Feature expansion is a method that changes the value of a zero-value feature by using the value of a similar word, by utilizing corpus similarity. The GloVe calculates the frequency of occurrence of a word simultaneously in a corpus to determine the similarity value of these words. The probability ratio of the occurrence of words has the potential to encode several forms of meaning and help improve performance on word analogy problems.
The output of GloVe embedding is a sequence of word similarity. This research uses two corpora to find the similarity of a word. The corpus is the Tweet corpus, a corpus formed from tweet text in the dataset, and Tweet + News, a corpus formed from the tweet text in the dataset and news data. News data is sourced from various Indonesian news portals, viz. CNN Indonesia, Tempo, Koran Sindo, and Republika.
Corpus | Number of words |
---|---|
Tweet | 20,733 |
Tweet + Berita | 96,358 |
The splitting data in this research used three spliting ratios (data train : data test), i.e. 90:10, 80:20, and 70:30. The detail use is on Scenario I (on Result).

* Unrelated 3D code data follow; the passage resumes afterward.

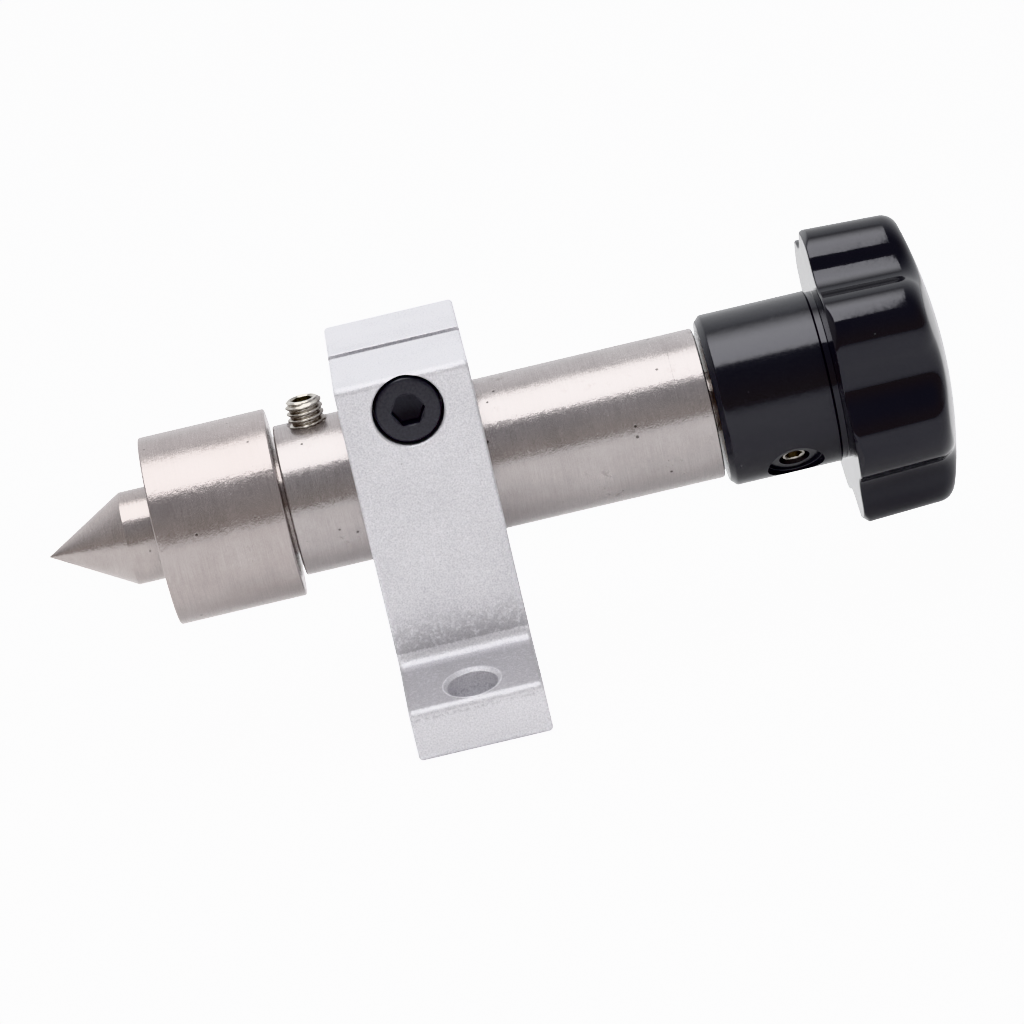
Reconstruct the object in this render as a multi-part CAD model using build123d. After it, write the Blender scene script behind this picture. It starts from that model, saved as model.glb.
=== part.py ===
from build123d import *
import os
from math import cos, radians, sin, tan

# Clamp-mounted live centre (a small lathe tailstock). Millimetres, +Z up.
# Origin: middle of the support block's foot, between its two bolt holes.
# +X runs along the spindle from the point towards the knob, -Y is the clamp screw's side.

# --- support block -----------------------------------------------------------
AXIS_HEIGHT = 29.0        # spindle axis above the foot
BLOCK_LENGTH = 17.5       # along X
BOSS_WIDTH = 34.0         # along Y
BLOCK_HEIGHT = 46.5
FOOT_WIDTH = 60.0         # along Y
FOOT_EDGE = 6.8           # foot thickness at its outer edge
FOOT_ROOT = 9.1           # foot thickness where it meets the boss
BLOCK_ROUND = 0.8         # outer corners of the outline
BLOCK_HOLLOW = 1.2        # inner corners where the feet meet the boss
BLOCK_END_CHAMFER = 0.5   # round both end faces
BOLT_SPACING = 51.0       # along Y
BOLT_HOLE_R = 3.3
BOLT_CHAMFER = 0.45
SLOT_WIDTH = 2.0
CLAMP_CLEARANCE = 0.03    # radial, block bore over barrel

# --- clamp screw, M5 socket head ---------------------------------------------
CLAMP_AXIS_Z = AXIS_HEIGHT + 12.75
CLAMP_SHANK_R = 2.5
CLAMP_HOLE_R = 2.6
CLAMP_HEAD_R = 4.25
CLAMP_HEAD_HEIGHT = 5.0
CLAMP_HEAD_CHAMFER = 0.4
CLAMP_LENGTH = 25.0
COUNTERBORE_R = 4.6
COUNTERBORE_DEPTH = 5.3
CLAMP_HEX = 4.0           # across flats
CLAMP_HEX_DEPTH = 2.5

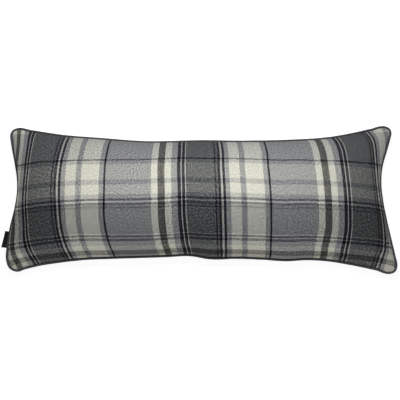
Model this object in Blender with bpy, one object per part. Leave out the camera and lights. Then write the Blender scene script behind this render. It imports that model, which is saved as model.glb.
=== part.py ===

This project used and tested three models, i.e. Convolutional Neural Network (CNN), Support Vector Mahine (SVM), and hybrid (combination of CNN and SVM).
Splitting ratio | Accuracy (%) | |
CNN | SVM | |
90:10 | 93.91 | 95.52 |
80:20 | 93.61 | 95.25 |
70:10 | 93.53 | 95.15 |
N-gram | Accuracy (%) | |
CNN | SVM | |
Unigram (Baseline) | 93.91 | 95.52 |
Bigram | 91.95 (-2.09) | 92.37 (-3.30) |
Trigram | 80.62 (-14.14) | 80.39 (-15.85) |
N-gram | Accuracy (%) | |
CNN | SVM | |
Unigram (Baseline) | 93.91 | 95.52 |
Unigram + Bigram | 94.28 (+0.40) | 95.92 (+0.41) |
Unigram + Bigram + Trigram | 94.05 (+0.15) | 95.86 (+0.35) |
Rank | CNN Model Accuracy (%) | SVM Model Accuracy (%) | ||||
Baseline | Tweet | Tweet + Berita | Baseline | Tweet | Tweet + Berita | |
Top 1 | 93.91 | 94.35 (+0.47) | 94.90 (+1.06) | 95.52 | 95.95 (+0.45) | 95.74 (+0.22) |
Top 5 | 94.66 (+0.80) | 94.93 (+1.09) | 95.79 (+0.28) | 95.60 (+0.08) | ||
Top 10 | 94.70 (+0.85) | 94.99 (+1.15) | 95.47 (-0.06) | 95.37 (-0.16) |
Trying Top 15 and 20 with Tweet + News Corpus for CNN Model
Rank | CNN Model Accuracy (%) | ||
Baseline | Tweet + Berita | ||
Top 10 | 93.91 | 94.99 (+1.15) | |
Top 15 | 95.11 (+1.29) | ||
Top 20 | 94.76 (+0.91) |
Rank | Model Accuracy (%) | Relative Increase/Decrease to the (%) | ||
CNN (Baseline) | CNN-SVM Hybrid | CNN (Baseline) | SVM (Baseline) | |
Top 1 | 93.91 | 94.82 | (+0.96) | (+0.74) |
Top 5 | 95.55 | (+1.75) | (+0.03) | |
Top 10 | 95.79 | (+2.01) | (+0.28) | |
Top 15 | 94.99 | (+1.16) | (+0.55) |
Based on the results of the tests performed, all scenario tests experienced an increase in performance, except for Scenario V which focused on the CNN-SVM hybrid model, unlike the previous scenario which focused on each CNN and SVM model. This graph shows the accuracy score relative increase to the baselines. The CNN has increased more significant than the SVM even though the SVM has the highest performance. It shows that the CNN model may be optimized to get higher performance than the SVM Model.
The best splitting ratio: 90:10
The best n-gram: unigram + bigram
The best model: SVM 95.95% accuracy (similarity top 1, Tweet corpus), Hybrid CNN-SVM 95.79% accuracy (similarity top 10, Tweet + Berita corpus), and CNN 95.11% accuracy (similarity top 15, Tweet + Berita corpus).